Until recently, however, the select committee procedure had a serious flaw. Out popped the report. Weeks or months later the government produced what was usually a dry-as-dust response. There might then follow a debate on the floor of the House in which sensible peers made sensible speeches. But that was it. There was no follow up, and the reports disappeared into that other-worldly Arcadia of the gone and forgotten good.
The Lords has now made a significant step to improving that process. Now, under the auspices of the Liaison Committee, chaired by Lord McFall, our Special Inquiry Committees – which cease to exist once they have published their reports – are holding follow-up sessions, to see what action has been taken and what more remains to be done.

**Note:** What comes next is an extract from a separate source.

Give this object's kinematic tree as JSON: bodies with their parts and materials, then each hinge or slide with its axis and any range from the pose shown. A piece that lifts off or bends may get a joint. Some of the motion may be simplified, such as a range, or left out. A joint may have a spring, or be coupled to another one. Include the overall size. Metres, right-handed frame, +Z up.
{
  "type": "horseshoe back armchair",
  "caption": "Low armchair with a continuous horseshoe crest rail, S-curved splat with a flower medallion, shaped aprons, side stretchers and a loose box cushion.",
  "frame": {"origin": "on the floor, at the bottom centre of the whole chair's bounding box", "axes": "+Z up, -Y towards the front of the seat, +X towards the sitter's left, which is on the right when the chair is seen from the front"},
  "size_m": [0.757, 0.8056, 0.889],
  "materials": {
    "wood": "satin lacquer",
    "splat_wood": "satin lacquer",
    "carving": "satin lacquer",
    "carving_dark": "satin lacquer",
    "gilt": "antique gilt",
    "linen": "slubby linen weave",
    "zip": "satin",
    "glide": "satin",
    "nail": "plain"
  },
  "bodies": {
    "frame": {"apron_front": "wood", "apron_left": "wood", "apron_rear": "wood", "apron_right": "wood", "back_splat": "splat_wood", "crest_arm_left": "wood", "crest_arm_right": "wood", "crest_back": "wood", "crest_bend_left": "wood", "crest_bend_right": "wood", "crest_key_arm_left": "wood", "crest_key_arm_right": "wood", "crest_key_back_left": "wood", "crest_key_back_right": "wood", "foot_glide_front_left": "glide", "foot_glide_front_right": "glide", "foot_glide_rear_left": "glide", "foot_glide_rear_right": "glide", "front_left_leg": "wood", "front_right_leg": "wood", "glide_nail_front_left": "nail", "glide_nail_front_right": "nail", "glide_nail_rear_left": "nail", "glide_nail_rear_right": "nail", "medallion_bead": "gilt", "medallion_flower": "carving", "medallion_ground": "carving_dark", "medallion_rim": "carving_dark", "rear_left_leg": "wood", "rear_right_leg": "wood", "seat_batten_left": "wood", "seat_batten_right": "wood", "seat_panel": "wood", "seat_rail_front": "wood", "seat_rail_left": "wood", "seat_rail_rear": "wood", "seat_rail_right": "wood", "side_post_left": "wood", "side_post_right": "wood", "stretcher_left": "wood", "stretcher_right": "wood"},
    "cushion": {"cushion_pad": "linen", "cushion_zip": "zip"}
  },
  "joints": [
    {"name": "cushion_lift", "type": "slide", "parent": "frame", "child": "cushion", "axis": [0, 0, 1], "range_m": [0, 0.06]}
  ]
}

The Committee on Opinion Polls, which I chaired, and which reported in 2018, has just held such sessions. It heard inter alia from Sir John Curtice, Britain’s iconic pollster who chairs the British Polling Council (BPC) Today 21st December the Liaison Committee published its findings.

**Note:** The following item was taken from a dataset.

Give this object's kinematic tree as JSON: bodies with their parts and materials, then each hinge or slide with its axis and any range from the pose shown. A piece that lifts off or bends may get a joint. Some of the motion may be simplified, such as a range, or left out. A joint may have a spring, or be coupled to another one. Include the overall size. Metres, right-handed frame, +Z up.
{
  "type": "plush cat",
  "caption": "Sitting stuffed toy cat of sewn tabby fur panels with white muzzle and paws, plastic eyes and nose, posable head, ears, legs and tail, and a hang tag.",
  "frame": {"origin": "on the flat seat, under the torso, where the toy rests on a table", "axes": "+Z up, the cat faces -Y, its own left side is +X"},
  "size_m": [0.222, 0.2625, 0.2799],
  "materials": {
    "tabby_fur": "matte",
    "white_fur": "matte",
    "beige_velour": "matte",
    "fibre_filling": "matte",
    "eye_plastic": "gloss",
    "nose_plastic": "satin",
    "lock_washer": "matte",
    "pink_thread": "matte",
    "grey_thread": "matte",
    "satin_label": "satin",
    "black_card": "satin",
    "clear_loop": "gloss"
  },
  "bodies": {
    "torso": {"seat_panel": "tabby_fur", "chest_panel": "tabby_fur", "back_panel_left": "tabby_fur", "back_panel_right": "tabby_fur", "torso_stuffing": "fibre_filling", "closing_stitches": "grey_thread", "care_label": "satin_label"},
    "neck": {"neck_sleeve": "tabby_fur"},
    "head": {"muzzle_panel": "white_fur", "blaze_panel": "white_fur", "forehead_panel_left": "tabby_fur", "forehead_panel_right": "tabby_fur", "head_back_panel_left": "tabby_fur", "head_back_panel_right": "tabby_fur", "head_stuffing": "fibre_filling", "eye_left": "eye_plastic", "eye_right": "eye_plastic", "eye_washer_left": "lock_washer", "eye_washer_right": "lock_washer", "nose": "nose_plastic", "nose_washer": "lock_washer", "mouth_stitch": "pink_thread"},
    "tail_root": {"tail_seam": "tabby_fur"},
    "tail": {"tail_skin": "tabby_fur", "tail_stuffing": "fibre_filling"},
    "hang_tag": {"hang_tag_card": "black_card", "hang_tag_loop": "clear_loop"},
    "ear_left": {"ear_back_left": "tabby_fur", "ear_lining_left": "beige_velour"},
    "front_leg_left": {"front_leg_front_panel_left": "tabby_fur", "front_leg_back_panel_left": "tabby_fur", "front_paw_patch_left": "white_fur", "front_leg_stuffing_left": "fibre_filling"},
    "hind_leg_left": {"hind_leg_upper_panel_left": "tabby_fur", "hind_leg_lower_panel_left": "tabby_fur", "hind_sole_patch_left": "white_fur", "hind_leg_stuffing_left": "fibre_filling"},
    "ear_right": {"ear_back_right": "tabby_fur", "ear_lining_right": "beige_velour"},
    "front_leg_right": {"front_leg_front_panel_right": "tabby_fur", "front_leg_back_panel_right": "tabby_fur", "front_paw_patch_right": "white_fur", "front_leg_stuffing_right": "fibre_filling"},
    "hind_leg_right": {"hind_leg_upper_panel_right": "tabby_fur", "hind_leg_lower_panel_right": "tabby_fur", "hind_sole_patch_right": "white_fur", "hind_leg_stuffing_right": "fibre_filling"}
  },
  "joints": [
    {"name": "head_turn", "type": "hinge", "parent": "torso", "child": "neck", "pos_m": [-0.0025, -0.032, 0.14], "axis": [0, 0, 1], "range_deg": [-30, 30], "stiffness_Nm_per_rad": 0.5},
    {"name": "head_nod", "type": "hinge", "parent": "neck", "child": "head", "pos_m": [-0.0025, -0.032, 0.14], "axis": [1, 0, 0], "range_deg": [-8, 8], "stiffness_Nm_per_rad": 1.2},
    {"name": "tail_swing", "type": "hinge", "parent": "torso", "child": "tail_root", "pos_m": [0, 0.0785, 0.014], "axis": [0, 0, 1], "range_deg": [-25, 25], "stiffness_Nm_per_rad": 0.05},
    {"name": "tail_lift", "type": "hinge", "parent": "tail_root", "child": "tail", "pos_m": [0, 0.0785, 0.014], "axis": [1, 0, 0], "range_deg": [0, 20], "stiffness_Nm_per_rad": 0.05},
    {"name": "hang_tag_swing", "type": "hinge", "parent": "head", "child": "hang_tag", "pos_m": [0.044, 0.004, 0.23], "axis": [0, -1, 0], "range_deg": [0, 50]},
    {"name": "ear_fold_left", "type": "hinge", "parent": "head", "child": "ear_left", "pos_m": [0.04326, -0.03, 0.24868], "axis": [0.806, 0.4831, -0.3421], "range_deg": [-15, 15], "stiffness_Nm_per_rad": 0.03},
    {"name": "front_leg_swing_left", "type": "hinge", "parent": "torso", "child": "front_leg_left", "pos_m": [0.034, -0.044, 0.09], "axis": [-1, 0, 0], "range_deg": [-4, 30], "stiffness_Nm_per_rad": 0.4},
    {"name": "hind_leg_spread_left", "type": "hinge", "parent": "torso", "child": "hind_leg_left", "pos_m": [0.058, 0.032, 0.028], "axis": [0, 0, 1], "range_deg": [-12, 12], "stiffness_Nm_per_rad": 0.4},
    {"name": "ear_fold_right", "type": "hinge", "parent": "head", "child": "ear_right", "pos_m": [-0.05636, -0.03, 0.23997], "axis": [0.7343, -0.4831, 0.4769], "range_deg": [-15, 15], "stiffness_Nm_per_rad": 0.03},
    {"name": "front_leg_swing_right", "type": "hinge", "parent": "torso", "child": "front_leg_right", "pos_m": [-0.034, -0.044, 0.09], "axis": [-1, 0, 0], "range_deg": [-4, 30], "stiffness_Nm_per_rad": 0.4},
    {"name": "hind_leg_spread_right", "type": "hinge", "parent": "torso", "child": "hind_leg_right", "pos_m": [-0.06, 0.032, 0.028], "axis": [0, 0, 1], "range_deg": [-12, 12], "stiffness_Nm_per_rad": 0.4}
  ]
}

Important recommendations of the committee are being taken forward by the BPC. Better training for journalists in opinion polls is one example. The BPC, as the committee recommended, is now a more proactive organisation. It hasn’t adopted some of our recommendations – regarding for example guidance on polling techniques. But it has progressed.
Our original report was followed by the 2019 British General election. That was a great day for opinion polls, with the result pretty well bang on. So naturally the pollsters lay relatively smug in their beds.
The alarm has now gone off. Polling on the American Presidential election got one thing right. Joe Biden won. But otherwise the results were a disaster for polling. Day after day, poll after poll, the data piled up: Biden was winning by a massive average eight per cent margin nationally.
No doubt the American polling industry will be conducting its own post-mortem. My own instinct is that the problem lies in non-respondents. These days a large majority of people who pollsters contact refuse to participate. It looks from America as if the non-respondents are not the same as the respondents and have different – in this case less anti-Trump views.
But having had a bad run before 2019 – wrong in 2015, wrong on the 2016 referendum, wrong on the 2017 general election – our pollsters can’t rely on their 2019 success as a get-out-of-jail card. After all a man with a pin would sometimes get the right results.
The new hearing gave us a chance to bring this crucial fact to the fore. The British polling industry needs to establish some formal and impartial investigations into what the American polling disaster implies for Britain.